Der Versailler Vertrag kann aufgrund seiner überharten Regelungen und seinem unversöhnlichen Diktat nicht als gerechter Frieden angesehen werden. Hintergrund war, dass der Vertrag in weiten Teilen von Rache, vor allem auf Seiten der Franzosen, für die kriegerischen  Auswirkungen geprägt war.

Mit der Begrenzung der Berufsarmee auf 100.000 Mann war Deutschland nicht mehr fähig, seine verbliebenen Grenzen zu verteidigen und war der Willkür der Alliierten ausgesetzt.

Deutschland verlor durch die Abtretung von gerade auch wirtschaftlich wertvollen Landesteilen zu einem großen Teil seine Eisenerz- und Steinkohlevorkommen, so dass dies erhebliche Auswirkungen auf die Schwerindustrie Deutschlands hatte. Auch Exportbeschränkungen und der Verlust der nahezu gesamten Handelsflotte schränkte die Wirtschaftskraft Deutschlands erheblich ein. Diese Maßnahmen führten dazu, dass es Deutschland nicht mehr möglich war, die viel zu hohe Reparationslast zu erfüllen, weshalb es z.B. auch zur Ruhrbesetzung durch die Franzosen und die Belgier gekommen ist. Diese große wirtschaftliche Not war vor allem ursächlich für die auftretende Inflation und auch dafür, dass Deutschland in den USA Schulden machen musste, um die Reparationen zu bezahlen. Dieser „Teufelskreis“ führte letztendlich zu einer Unzufriedenheit und Not in der Bevölkerung und bahnte den Weg für den Nationalsozialismus.

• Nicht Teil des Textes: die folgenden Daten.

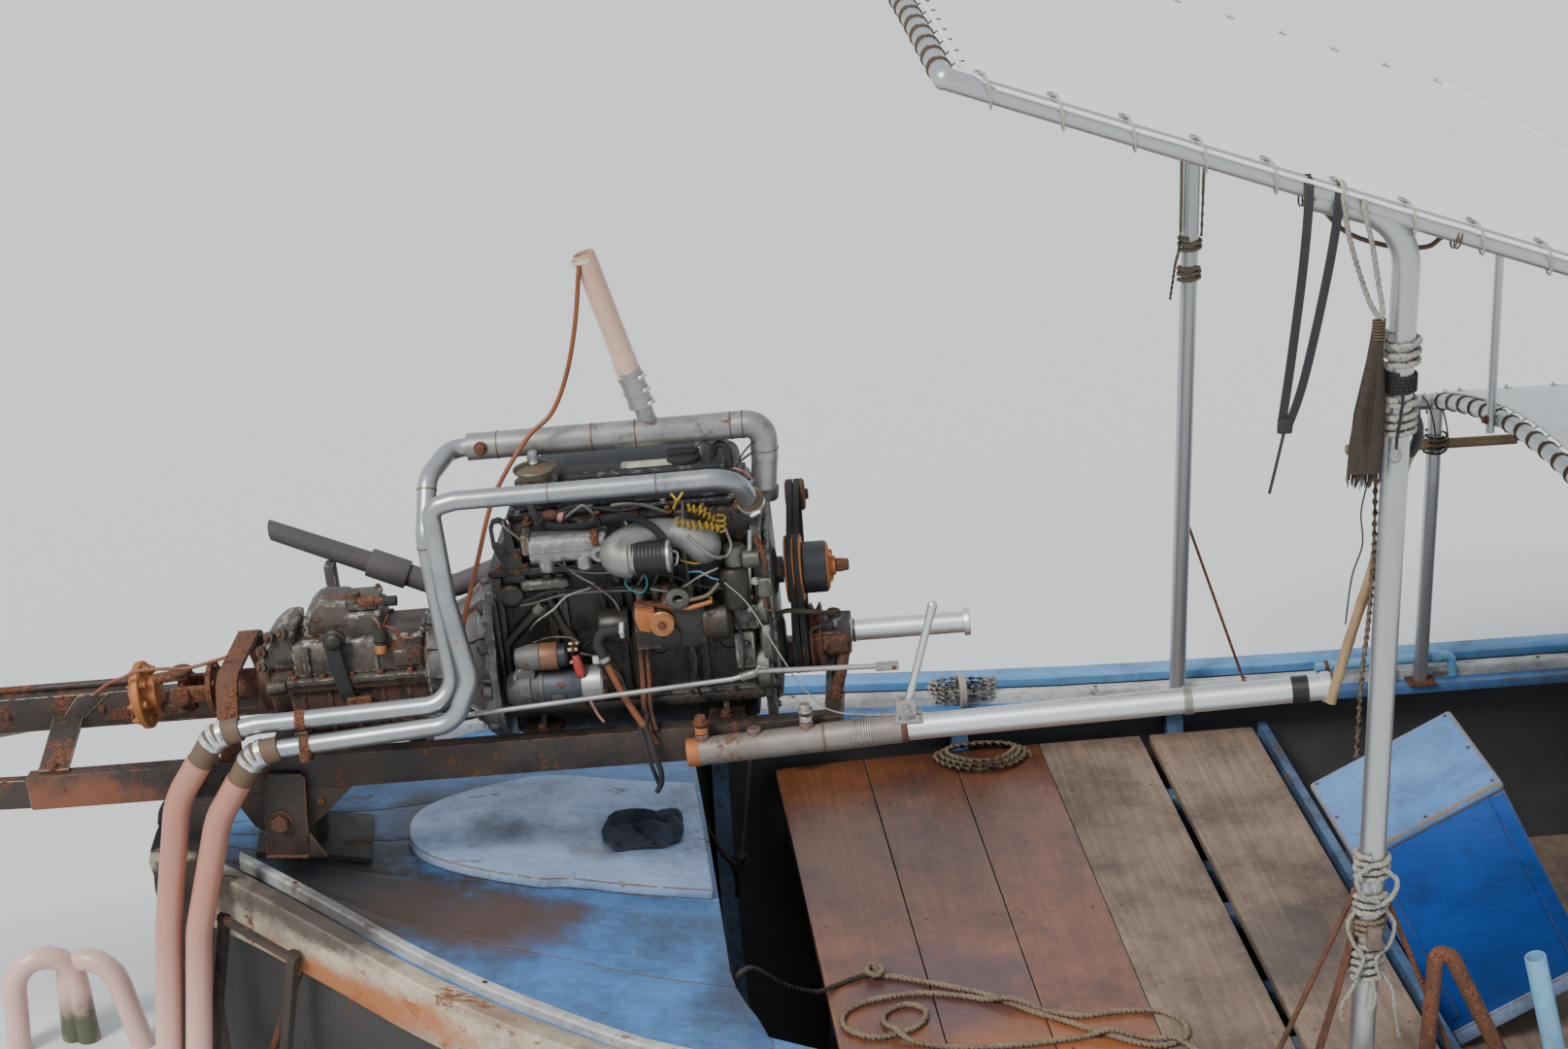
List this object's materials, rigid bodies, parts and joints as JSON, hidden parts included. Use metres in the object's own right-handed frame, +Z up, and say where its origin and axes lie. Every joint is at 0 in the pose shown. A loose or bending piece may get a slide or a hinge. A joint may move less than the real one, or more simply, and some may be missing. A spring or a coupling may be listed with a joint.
{
  "type": "longtail boat",
  "caption": "Open wooden boat with canopies, steered by a swivelling, tilting engine frame with a long propeller shaft tail and a tiller.",
  "frame": {"origin": "on the hull's centreline at the waterline, amidships between the stern block and the top of the stem", "axes": "+X to the bow, +Y to port, +Z up"},
  "size_m": [13.6543, 2.212, 3.1093],
  "materials": {
    "dark_hull": "dark oiled and sooty planking",
    "charred_wood": "oil-soaked end grain",
    "varnished_wood": "red-brown varnish, worn",
    "bare_wood": "weathered bare planks",
    "white_wood": "worn white paint over orange-brown",
    "blue_wood": "worn blue paint",
    "pale_blue_wood": "worn pale blue paint",
    "box_blue": "glossy blue paint",
    "white_tarp": "coated white cloth",
    "galvanised": "dull galvanised tube with rust spots",
    "stainless": "stainless tube",
    "rust": "rusty and oily steel",
    "orange_rust": "bright orange rust",
    "oily_iron": "black oily iron",
    "cast_alloy": "oily grey casting",
    "bright_alloy": "cast alloy",
    "bronze": "worn bronze-coloured casting",
    "rubber": "black belt rubber",
    "clear_hose": "translucent stained hose",
    "blue_pvc": "pale blue plastic tube"
  },
  "bodies": {
    "hull": {"hull_bottom": "dark_hull", "hull_side_port": "dark_hull", "hull_side_starboard": "dark_hull", "stern_block": "charred_wood", "keel": "dark_hull", "stem": "varnished_wood", "rub_strake_port": "white_wood", "rub_strake_starboard": "white_wood", "stern_deck": "blue_wood", "stern_platform": "pale_blue_wood", "side_deck_port": "blue_wood", "side_deck_starboard": "blue_wood", "fore_deck": "blue_wood", "aft_boards": "varnished_wood", "mid_boards": "bare_wood", "frames_aft": "blue_wood", "frames_fore": "blue_wood", "bulkhead": "blue_wood", "well_floor": "blue_wood", "seats": "varnished_wood", "locker_box": "box_blue", "helm_tarp": "white_tarp", "helm_canopy_frame": "galvanised", "passenger_tarp": "white_tarp", "passenger_canopy_frame": "galvanised", "passenger_bows": "galvanised", "rail_hoop": "rust", "rail_pipe": "blue_pvc", "pivot_base": "rust", "stern_braces": "rust"},
    "swivel": {"pivot_fork": "rust"},
    "engine_frame": {"sea_hose_1": "clear_hose", "sea_hose_2": "clear_hose", "frame_rails": "rust", "tail_channel": "rust", "gearbox": "cast_alloy", "bell_housing": "cast_alloy", "engine_block": "oily_iron", "rocker_cover": "oily_iron", "timing_cover": "cast_alloy", "generator": "cast_alloy", "belt_1": "rubber", "belt_2": "rubber", "intake_manifold": "bright_alloy", "starter": "cast_alloy", "injection_pump": "oily_iron", "exhaust_pipe": "oily_iron", "coolant_header": "galvanised", "riser_hose": "clear_hose", "coolant_pipe_2": "stainless", "tiller": "galvanised", "front_bar": "oily_iron", "gear_lever": "stainless", "shift_rod": "galvanised"},
    "propshaft": {"propeller_shaft": "rust", "propeller": "bronze"},
    "output_yoke": {"output_yoke": "oily_iron"},
    "crank_pulley": {"crank_pulley": "rust"},
    "fan_pulley": {"fan_pulley": "orange_rust"},
    "generator_pulley": {"generator_pulley": "oily_iron"}
  },
  "joints": [
    {"name": "steer", "type": "hinge", "parent": "hull", "child": "swivel", "pos_m": [-4.687, 0, 0.85], "axis": [0, 0, 1], "range_deg": [-37.5, 52.5], "deforming": ["sea_hose_1", "sea_hose_2"]},
    {"name": "tilt", "type": "hinge", "parent": "swivel", "child": "engine_frame", "pos_m": [-4.687, 0, 0.916], "axis": [-0.1305, -0.9914, 0], "range_deg": [-6, 15], "deforming": ["sea_hose_1", "sea_hose_2"]},
    {"name": "propeller_turn", "type": "hinge", "parent": "engine_frame", "child": "propshaft", "pos_m": [-4.93607, 0.03279, 1.12817], "axis": [0.9787, -0.1288, 0.1599], "continuous": true},
    {"name": "output_turn", "type": "hinge", "parent": "engine_frame", "child": "output_yoke", "pos_m": [-4.93607, 0.03279, 1.12817], "axis": [0.9888, -0.1302, 0.0732], "continuous": true},
    {"name": "crank_turn", "type": "hinge", "parent": "engine_frame", "child": "crank_pulley", "pos_m": [-3.54917, -0.1498, 1.23591], "axis": [0.9888, -0.1302, 0.0732], "continuous": true},
    {"name": "fan_turn", "type": "hinge", "parent": "engine_frame", "child": "fan_pulley", "pos_m": [-3.56158, -0.14816, 1.40645], "axis": [0.9888, -0.1302, 0.0732], "continuous": true},
    {"name": "generator_turn", "type": "hinge", "parent": "engine_frame", "child": "generator_pulley", "pos_m": [-3.54074, 0.06292, 1.5002], "axis": [0.9888, -0.1302, 0.0732], "continuous": true}
  ],
  "couplings": [
    {"joint": "output_turn", "follows": "propeller_turn", "ratio": 1},
    {"joint": "fan_turn", "follows": "crank_turn", "ratio": 1},
    {"joint": "generator_turn", "follows": "crank_turn", "ratio": 2}
  ]
}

Die westlichen Siegermächte des 2. Weltkrieges haben aus dem ungerechten Versailler Vertag die Lehren gezogen und es Deutschland ermöglicht, sich zu einem freiheitlich demokratischem Rechtsstaat zu entwickeln, der auf dem Grundgesetz basiert, der auch seinesgleichen sucht.